Pick out every line with the word "scene" and copy it.

→ Dataset content
• • • • •

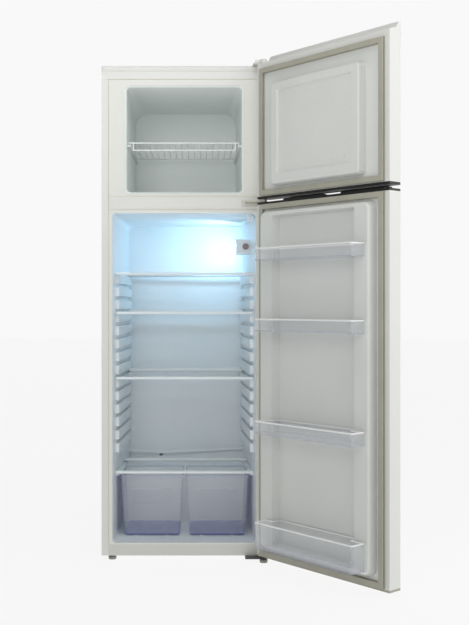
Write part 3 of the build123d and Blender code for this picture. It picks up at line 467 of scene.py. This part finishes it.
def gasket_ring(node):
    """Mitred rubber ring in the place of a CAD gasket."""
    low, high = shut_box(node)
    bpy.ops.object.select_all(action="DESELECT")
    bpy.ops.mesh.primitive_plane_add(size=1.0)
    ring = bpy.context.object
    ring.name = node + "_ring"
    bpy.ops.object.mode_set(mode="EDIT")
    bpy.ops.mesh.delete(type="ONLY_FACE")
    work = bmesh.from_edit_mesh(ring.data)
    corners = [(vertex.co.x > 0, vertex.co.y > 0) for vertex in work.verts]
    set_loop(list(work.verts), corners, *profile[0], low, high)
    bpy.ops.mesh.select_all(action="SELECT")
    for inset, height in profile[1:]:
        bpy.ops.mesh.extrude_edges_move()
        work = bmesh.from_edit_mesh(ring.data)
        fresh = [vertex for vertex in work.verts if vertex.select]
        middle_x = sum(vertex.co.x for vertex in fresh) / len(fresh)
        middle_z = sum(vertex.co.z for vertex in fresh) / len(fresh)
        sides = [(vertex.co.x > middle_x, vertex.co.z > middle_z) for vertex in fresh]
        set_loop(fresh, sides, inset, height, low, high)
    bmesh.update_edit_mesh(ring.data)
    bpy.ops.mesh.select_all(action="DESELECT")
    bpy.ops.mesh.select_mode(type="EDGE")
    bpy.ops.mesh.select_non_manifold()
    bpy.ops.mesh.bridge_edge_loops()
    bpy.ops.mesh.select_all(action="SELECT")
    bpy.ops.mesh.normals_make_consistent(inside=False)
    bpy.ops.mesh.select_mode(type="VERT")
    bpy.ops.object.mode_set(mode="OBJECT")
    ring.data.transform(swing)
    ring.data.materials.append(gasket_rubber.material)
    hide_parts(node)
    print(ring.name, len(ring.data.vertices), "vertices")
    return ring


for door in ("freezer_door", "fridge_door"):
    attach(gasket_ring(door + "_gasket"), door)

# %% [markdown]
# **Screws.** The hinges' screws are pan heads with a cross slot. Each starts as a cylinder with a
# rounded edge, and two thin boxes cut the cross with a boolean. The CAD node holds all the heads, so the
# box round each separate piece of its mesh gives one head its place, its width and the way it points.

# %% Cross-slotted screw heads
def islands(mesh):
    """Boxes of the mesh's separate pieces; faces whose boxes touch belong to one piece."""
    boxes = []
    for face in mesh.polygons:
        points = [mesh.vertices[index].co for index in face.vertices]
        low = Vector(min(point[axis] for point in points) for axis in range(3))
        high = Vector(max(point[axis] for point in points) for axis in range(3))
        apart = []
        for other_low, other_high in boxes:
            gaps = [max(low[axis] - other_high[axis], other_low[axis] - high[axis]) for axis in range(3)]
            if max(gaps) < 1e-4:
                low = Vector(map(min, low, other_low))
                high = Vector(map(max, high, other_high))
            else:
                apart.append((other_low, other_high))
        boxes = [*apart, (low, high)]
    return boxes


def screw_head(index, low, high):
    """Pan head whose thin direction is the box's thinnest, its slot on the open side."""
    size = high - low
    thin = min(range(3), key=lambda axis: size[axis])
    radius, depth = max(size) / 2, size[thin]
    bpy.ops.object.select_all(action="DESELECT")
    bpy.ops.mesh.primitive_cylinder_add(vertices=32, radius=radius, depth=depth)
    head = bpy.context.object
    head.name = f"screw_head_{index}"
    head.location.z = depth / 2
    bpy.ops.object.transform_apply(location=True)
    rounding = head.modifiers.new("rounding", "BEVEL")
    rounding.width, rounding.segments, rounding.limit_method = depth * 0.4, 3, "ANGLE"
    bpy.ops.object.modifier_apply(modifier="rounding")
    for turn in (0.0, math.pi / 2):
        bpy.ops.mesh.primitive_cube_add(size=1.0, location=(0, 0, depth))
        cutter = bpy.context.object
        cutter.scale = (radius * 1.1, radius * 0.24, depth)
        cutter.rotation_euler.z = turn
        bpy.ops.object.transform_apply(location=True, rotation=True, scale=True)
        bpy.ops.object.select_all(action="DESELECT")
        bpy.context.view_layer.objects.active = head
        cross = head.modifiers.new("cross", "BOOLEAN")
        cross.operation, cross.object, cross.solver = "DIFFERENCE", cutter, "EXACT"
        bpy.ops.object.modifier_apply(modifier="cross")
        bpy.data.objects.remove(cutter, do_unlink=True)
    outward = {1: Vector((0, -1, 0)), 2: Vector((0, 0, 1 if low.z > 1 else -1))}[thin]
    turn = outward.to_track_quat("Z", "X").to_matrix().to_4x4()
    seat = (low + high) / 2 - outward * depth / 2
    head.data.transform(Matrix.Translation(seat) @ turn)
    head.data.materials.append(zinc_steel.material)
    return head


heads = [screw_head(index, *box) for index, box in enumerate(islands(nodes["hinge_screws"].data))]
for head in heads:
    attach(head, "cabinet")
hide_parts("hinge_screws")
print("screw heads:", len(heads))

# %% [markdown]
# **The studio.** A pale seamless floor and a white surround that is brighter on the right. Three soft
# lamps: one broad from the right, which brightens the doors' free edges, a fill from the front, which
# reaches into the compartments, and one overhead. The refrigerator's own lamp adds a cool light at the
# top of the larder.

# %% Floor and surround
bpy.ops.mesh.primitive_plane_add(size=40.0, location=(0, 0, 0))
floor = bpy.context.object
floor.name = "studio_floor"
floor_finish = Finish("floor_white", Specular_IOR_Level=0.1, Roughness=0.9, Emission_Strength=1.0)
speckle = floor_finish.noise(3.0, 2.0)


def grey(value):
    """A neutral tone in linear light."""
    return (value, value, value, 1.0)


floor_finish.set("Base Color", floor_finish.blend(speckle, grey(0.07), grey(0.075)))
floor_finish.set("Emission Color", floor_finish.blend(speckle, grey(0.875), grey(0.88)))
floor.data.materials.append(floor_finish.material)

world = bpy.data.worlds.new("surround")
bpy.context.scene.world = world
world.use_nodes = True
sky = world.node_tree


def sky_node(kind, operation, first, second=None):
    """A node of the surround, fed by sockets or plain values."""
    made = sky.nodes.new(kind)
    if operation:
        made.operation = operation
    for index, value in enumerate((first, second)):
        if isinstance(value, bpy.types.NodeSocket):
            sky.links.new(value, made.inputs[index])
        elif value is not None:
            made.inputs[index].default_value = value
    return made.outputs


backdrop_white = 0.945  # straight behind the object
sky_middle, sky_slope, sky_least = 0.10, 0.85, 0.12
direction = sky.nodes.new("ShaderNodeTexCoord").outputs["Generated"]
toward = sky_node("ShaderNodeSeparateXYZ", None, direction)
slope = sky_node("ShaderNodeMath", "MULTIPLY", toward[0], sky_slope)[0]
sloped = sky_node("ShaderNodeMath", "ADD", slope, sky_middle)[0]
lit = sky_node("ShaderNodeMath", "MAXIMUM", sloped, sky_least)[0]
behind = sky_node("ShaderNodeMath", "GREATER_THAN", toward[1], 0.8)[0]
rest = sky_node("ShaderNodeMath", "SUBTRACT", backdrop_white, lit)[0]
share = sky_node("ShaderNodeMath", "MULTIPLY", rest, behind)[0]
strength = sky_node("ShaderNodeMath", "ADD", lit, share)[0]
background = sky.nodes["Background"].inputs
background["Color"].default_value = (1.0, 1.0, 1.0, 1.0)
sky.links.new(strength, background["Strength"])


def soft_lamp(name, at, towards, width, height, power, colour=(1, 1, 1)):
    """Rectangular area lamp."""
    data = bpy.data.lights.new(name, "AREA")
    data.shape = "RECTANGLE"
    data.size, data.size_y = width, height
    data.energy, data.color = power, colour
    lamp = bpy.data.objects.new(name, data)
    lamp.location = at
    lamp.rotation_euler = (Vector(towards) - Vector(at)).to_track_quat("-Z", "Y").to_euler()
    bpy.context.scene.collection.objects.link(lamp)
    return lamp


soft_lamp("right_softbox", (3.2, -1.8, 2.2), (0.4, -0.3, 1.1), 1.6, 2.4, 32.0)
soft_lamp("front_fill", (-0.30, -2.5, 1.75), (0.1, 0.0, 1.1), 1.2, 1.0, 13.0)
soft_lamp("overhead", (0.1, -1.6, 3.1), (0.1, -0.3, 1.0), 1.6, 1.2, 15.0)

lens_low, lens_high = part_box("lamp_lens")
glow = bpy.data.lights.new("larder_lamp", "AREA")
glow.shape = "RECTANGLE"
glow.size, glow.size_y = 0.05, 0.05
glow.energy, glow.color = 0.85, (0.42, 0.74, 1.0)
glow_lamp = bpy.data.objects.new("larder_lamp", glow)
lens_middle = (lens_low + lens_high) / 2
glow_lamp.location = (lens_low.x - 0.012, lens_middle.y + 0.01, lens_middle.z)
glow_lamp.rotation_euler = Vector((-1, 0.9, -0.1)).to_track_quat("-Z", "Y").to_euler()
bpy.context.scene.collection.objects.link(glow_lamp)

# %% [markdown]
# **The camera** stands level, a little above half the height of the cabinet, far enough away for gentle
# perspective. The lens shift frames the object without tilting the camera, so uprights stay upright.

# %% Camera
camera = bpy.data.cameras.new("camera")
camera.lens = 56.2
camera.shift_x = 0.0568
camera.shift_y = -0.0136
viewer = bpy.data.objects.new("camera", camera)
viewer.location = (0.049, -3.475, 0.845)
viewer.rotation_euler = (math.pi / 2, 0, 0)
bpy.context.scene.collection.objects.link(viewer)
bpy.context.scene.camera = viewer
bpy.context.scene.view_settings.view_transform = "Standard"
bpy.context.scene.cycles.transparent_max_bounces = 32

• • • • •

→ Written response
Write part 3 of the build123d and Blender code for this picture. It picks up at line 467 of scene.py. This part finishes it.
bpy.context.scene.world = world
    bpy.context.scene.collection.objects.link(lamp)
bpy.context.scene.collection.objects.link(glow_lamp)
bpy.context.scene.collection.objects.link(viewer)
bpy.context.scene.camera = viewer
bpy.context.scene.view_settings.view_transform = "Standard"
bpy.context.scene.cycles.transparent_max_bounces = 32